- Exercise objective -
Repeat the listing in full, word for word.

- Supplied data -

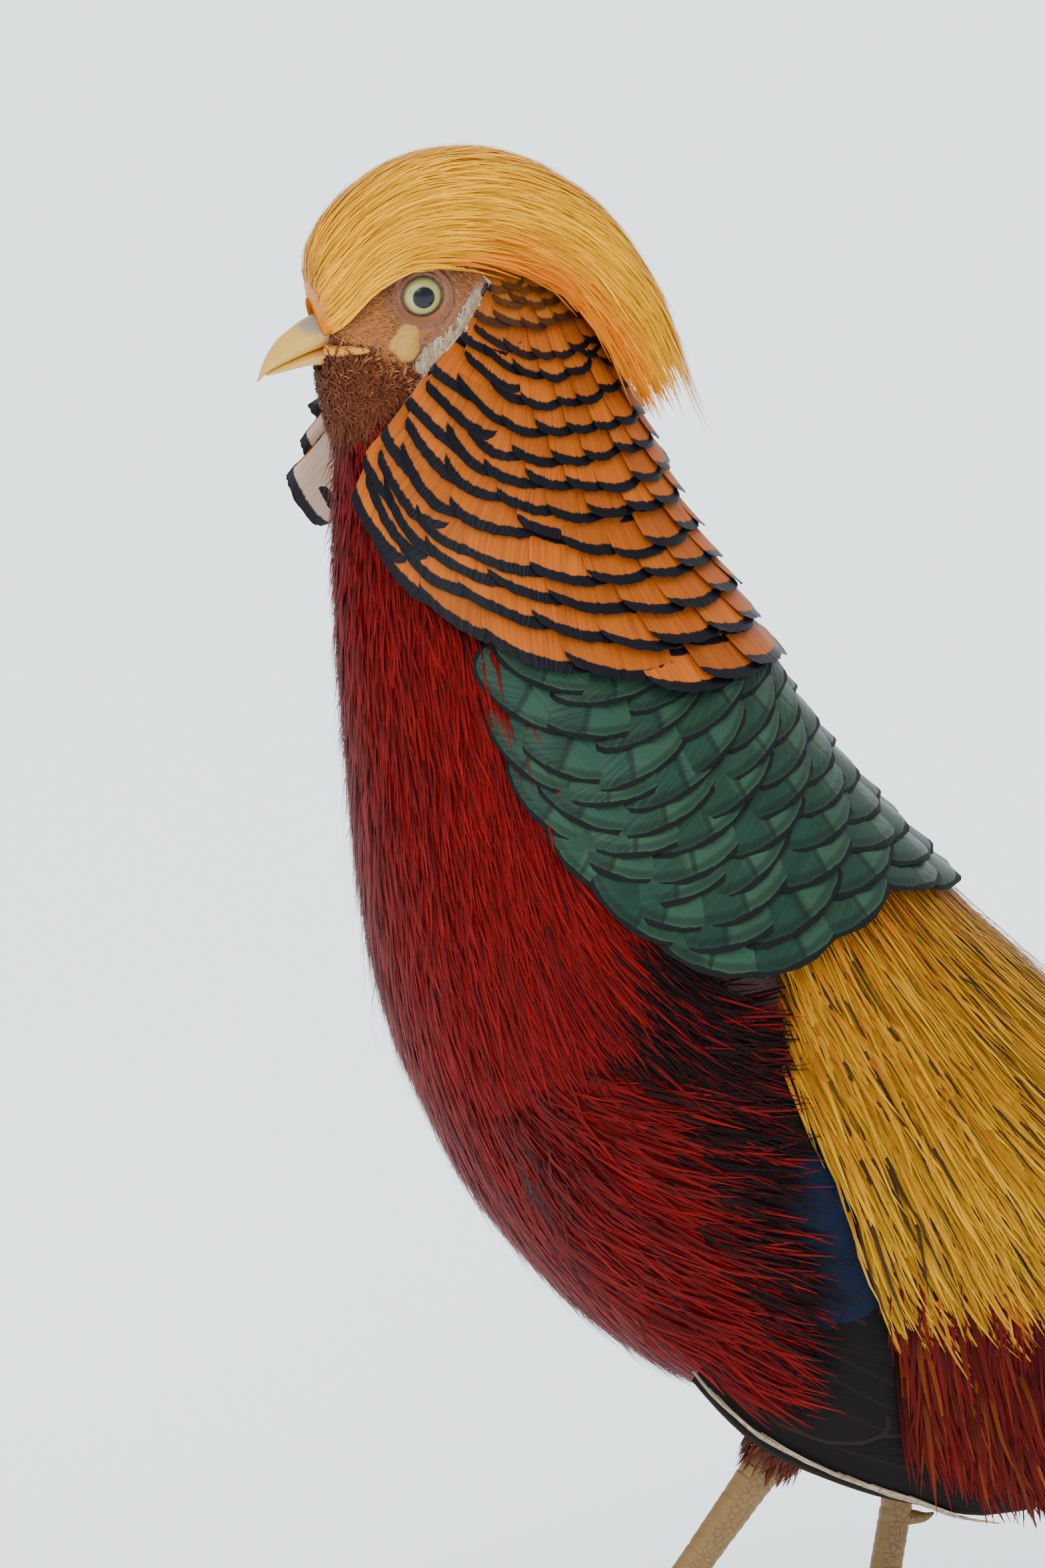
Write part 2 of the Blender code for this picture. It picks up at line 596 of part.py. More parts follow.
def make_leg(side, word):
    ankle, foot = ANKLE[word], FOOT[word]
    top = THIGH_TOP[word]
    thigh = tube("thigh_" + word, [top, top.lerp(ankle, 0.45), top.lerp(ankle, 0.85), ankle + Vector((0, 0, 0.001))],
                 [0.019, 0.014, 0.0078, 0.0056], 16)
    applied(thigh, [wing_cutter()], "DIFFERENCE")
    finish(thigh, "red")
    down = (foot - ankle).normalized()
    joint = ankle + down * 0.003
    line = [joint, ankle.lerp(foot, 0.12), ankle.lerp(foot, 0.5), ankle.lerp(foot, 0.9), foot - down * 0.0052]
    radii = [0.0052, 0.0046, SHANK_RADIUS, 0.0040, 0.0048]
    shank = tube("shank_" + word, line, radii, 12)
    swollen = tube("swollen", line[:-1] + [line[-1] + down * GAP], [radius + GAP for radius in radii], 12)
    rear = Vector((-0.2 * side, 1, 0)).normalized()
    spur_root = ankle.lerp(foot, 0.62)
    spur = tube("spur", [spur_root, spur_root + rear * 0.006, spur_root + rear * 0.0095 + Vector((0, 0, 0.001))],
                [0.0022, 0.0016, 0.0004], 8)
    finish(applied(shank, [spur], "UNION"), "leg")
    pieces = []
    for toe, (degrees, length) in TOES.items():
        ahead, points, radii = toe_line(foot, math.radians(degrees * side), length)
        pieces.append(tube("toe", points, radii, 8, 0.0))
        low = Vector((0, 0, -1))
        claw = [points[-1] + ahead * (GAP + CLAW * out) + low * CLAW * drop
                for out, drop in ((0, 0), (0.4, 0.03), (0.8, 0.15), (1, 0.24))]
        finish(tube("claw_" + toe + "_" + word, claw, [0.0021, 0.0017, 0.0011, 0.0004], 6, 0.0), "horn")
    ball = ellipsoid("foot_" + word, Vector((foot.x, foot.y, 0.0058)), (0.0068, 0.0068, 0.0057), 10, 7)
    applied(ball, pieces, "UNION")
    finish(applied(ball, [swollen], "DIFFERENCE"), "leg")


def centre():
    # Moves the bird so that the middle of its footprint is the origin and its soles are at zero.
    spots = np.array([vert.co for node in bird.children for vert in node.data.vertices])
    low, high = spots.min(0), spots.max(0)
    bird.location = (-(low[0] + high[0]) / 2, -(low[1] + high[1]) / 2, -low[2])


def main():
    global bird
    for obj in list(bpy.data.objects):
        bpy.data.objects.remove(obj)
    bird = bpy.data.objects.new("pheasant", None)
    bpy.context.scene.collection.objects.link(bird)
    make_head()
    make_bill()
    make_neck()
    make_trunk()
    make_tail()
    for side, word in ((1, "left"), (-1, "right")):
        make_wing(side, word)
        make_leg(side, word)
    centre()


main()
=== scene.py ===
# Golden pheasant cock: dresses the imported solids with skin, feathers, horn and eyes.
# Everything is worked out on the bird's own guides and then shifted onto the frame.
import math

import bmesh
import bpy
import numpy as np
from mathutils import Matrix, Vector


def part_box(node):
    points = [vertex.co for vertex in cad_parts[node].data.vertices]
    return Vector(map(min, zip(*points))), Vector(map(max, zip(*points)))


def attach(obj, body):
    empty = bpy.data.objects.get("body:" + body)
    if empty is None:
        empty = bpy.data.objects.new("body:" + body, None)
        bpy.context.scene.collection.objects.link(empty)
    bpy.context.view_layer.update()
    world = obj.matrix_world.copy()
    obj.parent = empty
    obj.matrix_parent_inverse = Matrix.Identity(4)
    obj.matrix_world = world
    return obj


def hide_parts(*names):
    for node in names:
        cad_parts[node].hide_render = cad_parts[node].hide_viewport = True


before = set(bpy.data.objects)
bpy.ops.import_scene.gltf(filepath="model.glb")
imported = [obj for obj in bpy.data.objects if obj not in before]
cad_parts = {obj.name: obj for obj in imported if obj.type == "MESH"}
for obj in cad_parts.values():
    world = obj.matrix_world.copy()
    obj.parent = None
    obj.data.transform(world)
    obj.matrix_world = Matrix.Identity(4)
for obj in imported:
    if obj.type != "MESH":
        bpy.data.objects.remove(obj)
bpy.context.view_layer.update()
print("frame loaded with", len(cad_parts), "nodes")

eyeLow, eyeHigh = (np.array(corner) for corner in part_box("eye_left"))
eyePlace = np.array([0.0108, -0.0912, 0.3540])
shift = (eyeLow + eyeHigh) / 2 - eyePlace      # from the guides to the frame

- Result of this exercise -
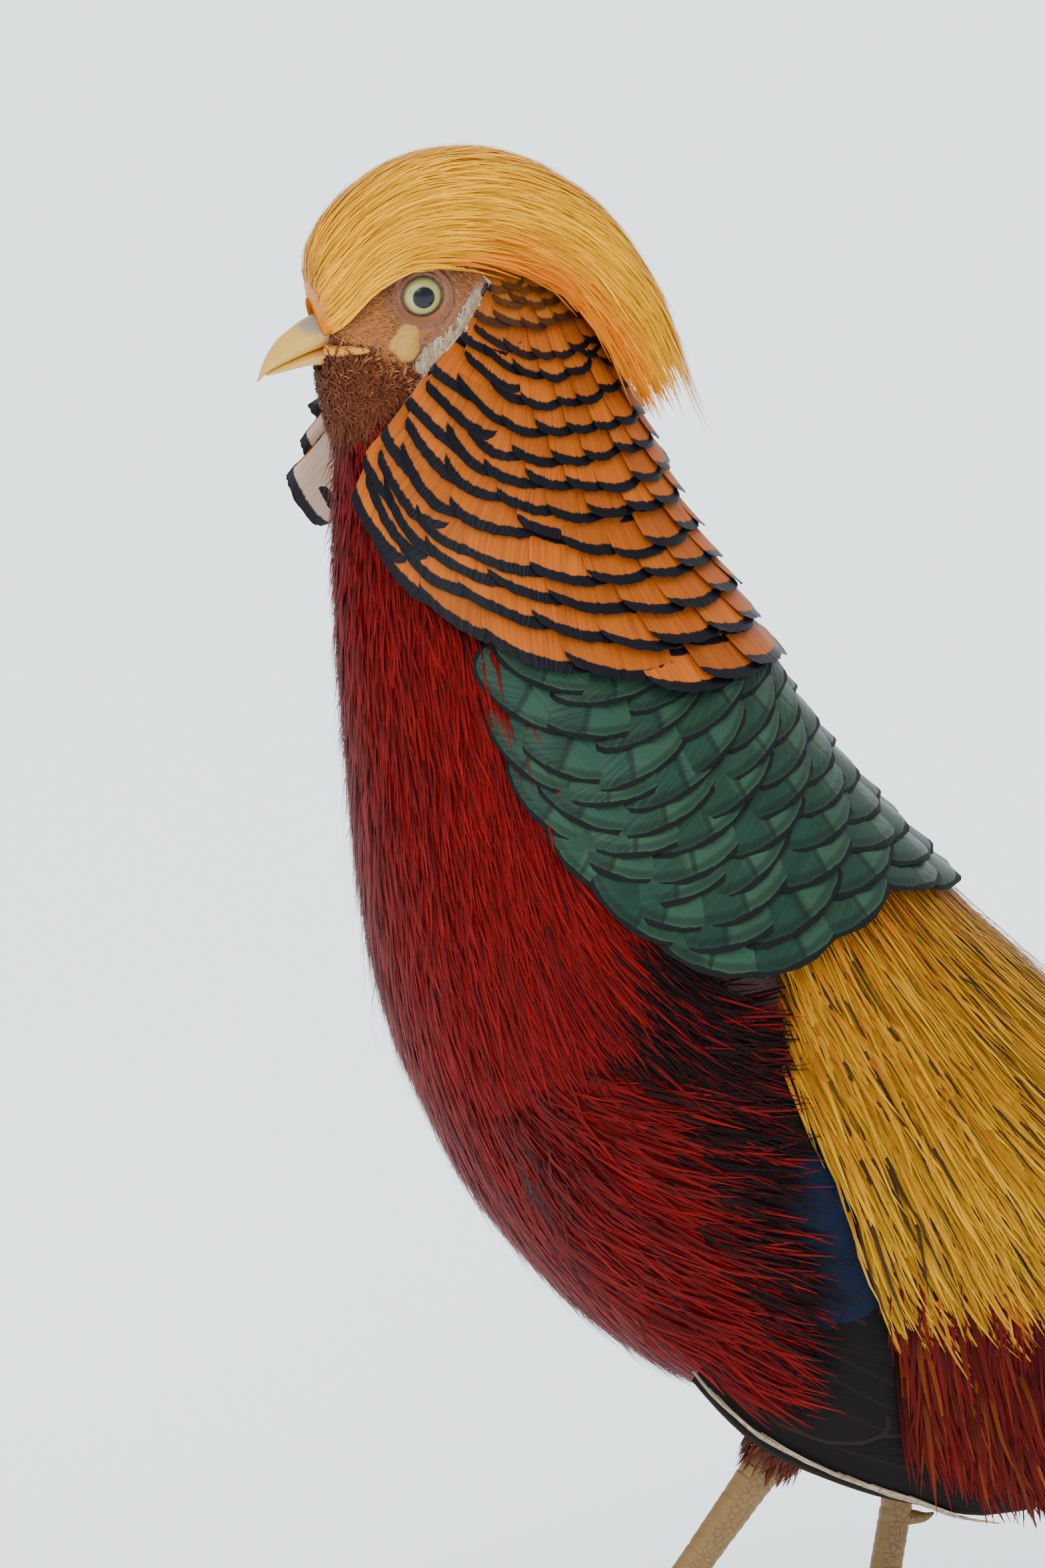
Write part 2 of the Blender code for this picture. It picks up at line 596 of part.py. More parts follow.
def make_leg(side, word):
    ankle, foot = ANKLE[word], FOOT[word]
    top = THIGH_TOP[word]
    thigh = tube("thigh_" + word, [top, top.lerp(ankle, 0.45), top.lerp(ankle, 0.85), ankle + Vector((0, 0, 0.001))],
                 [0.019, 0.014, 0.0078, 0.0056], 16)
    applied(thigh, [wing_cutter()], "DIFFERENCE")
    finish(thigh, "red")
    down = (foot - ankle).normalized()
    joint = ankle + down * 0.003
    line = [joint, ankle.lerp(foot, 0.12), ankle.lerp(foot, 0.5), ankle.lerp(foot, 0.9), foot - down * 0.0052]
    radii = [0.0052, 0.0046, SHANK_RADIUS, 0.0040, 0.0048]
    shank = tube("shank_" + word, line, radii, 12)
    swollen = tube("swollen", line[:-1] + [line[-1] + down * GAP], [radius + GAP for radius in radii], 12)
    rear = Vector((-0.2 * side, 1, 0)).normalized()
    spur_root = ankle.lerp(foot, 0.62)
    spur = tube("spur", [spur_root, spur_root + rear * 0.006, spur_root + rear * 0.0095 + Vector((0, 0, 0.001))],
                [0.0022, 0.0016, 0.0004], 8)
    finish(applied(shank, [spur], "UNION"), "leg")
    pieces = []
    for toe, (degrees, length) in TOES.items():
        ahead, points, radii = toe_line(foot, math.radians(degrees * side), length)
        pieces.append(tube("toe", points, radii, 8, 0.0))
        low = Vector((0, 0, -1))
        claw = [points[-1] + ahead * (GAP + CLAW * out) + low * CLAW * drop
                for out, drop in ((0, 0), (0.4, 0.03), (0.8, 0.15), (1, 0.24))]
        finish(tube("claw_" + toe + "_" + word, claw, [0.0021, 0.0017, 0.0011, 0.0004], 6, 0.0), "horn")
    ball = ellipsoid("foot_" + word, Vector((foot.x, foot.y, 0.0058)), (0.0068, 0.0068, 0.0057), 10, 7)
    applied(ball, pieces, "UNION")
    finish(applied(ball, [swollen], "DIFFERENCE"), "leg")


def centre():
    # Moves the bird so that the middle of its footprint is the origin and its soles are at zero.
    spots = np.array([vert.co for node in bird.children for vert in node.data.vertices])
    low, high = spots.min(0), spots.max(0)
    bird.location = (-(low[0] + high[0]) / 2, -(low[1] + high[1]) / 2, -low[2])


def main():
    global bird
    for obj in list(bpy.data.objects):
        bpy.data.objects.remove(obj)
    bird = bpy.data.objects.new("pheasant", None)
    bpy.context.scene.collection.objects.link(bird)
    make_head()
    make_bill()
    make_neck()
    make_trunk()
    make_tail()
    for side, word in ((1, "left"), (-1, "right")):
        make_wing(side, word)
        make_leg(side, word)
    centre()


main()
=== scene.py ===
# Golden pheasant cock: dresses the imported solids with skin, feathers, horn and eyes.
# Everything is worked out on the bird's own guides and then shifted onto the frame.
import math

import bmesh
import bpy
import numpy as np
from mathutils import Matrix, Vector


def part_box(node):
    points = [vertex.co for vertex in cad_parts[node].data.vertices]
    return Vector(map(min, zip(*points))), Vector(map(max, zip(*points)))


def attach(obj, body):
    empty = bpy.data.objects.get("body:" + body)
    if empty is None:
        empty = bpy.data.objects.new("body:" + body, None)
        bpy.context.scene.collection.objects.link(empty)
    bpy.context.view_layer.update()
    world = obj.matrix_world.copy()
    obj.parent = empty
    obj.matrix_parent_inverse = Matrix.Identity(4)
    obj.matrix_world = world
    return obj


def hide_parts(*names):
    for node in names:
        cad_parts[node].hide_render = cad_parts[node].hide_viewport = True


before = set(bpy.data.objects)
bpy.ops.import_scene.gltf(filepath="model.glb")
imported = [obj for obj in bpy.data.objects if obj not in before]
cad_parts = {obj.name: obj for obj in imported if obj.type == "MESH"}
for obj in cad_parts.values():
    world = obj.matrix_world.copy()
    obj.parent = None
    obj.data.transform(world)
    obj.matrix_world = Matrix.Identity(4)
for obj in imported:
    if obj.type != "MESH":
        bpy.data.objects.remove(obj)
bpy.context.view_layer.update()
print("frame loaded with", len(cad_parts), "nodes")

eyeLow, eyeHigh = (np.array(corner) for corner in part_box("eye_left"))
eyePlace = np.array([0.0108, -0.0912, 0.3540])
shift = (eyeLow + eyeHigh) / 2 - eyePlace      # from the guides to the frame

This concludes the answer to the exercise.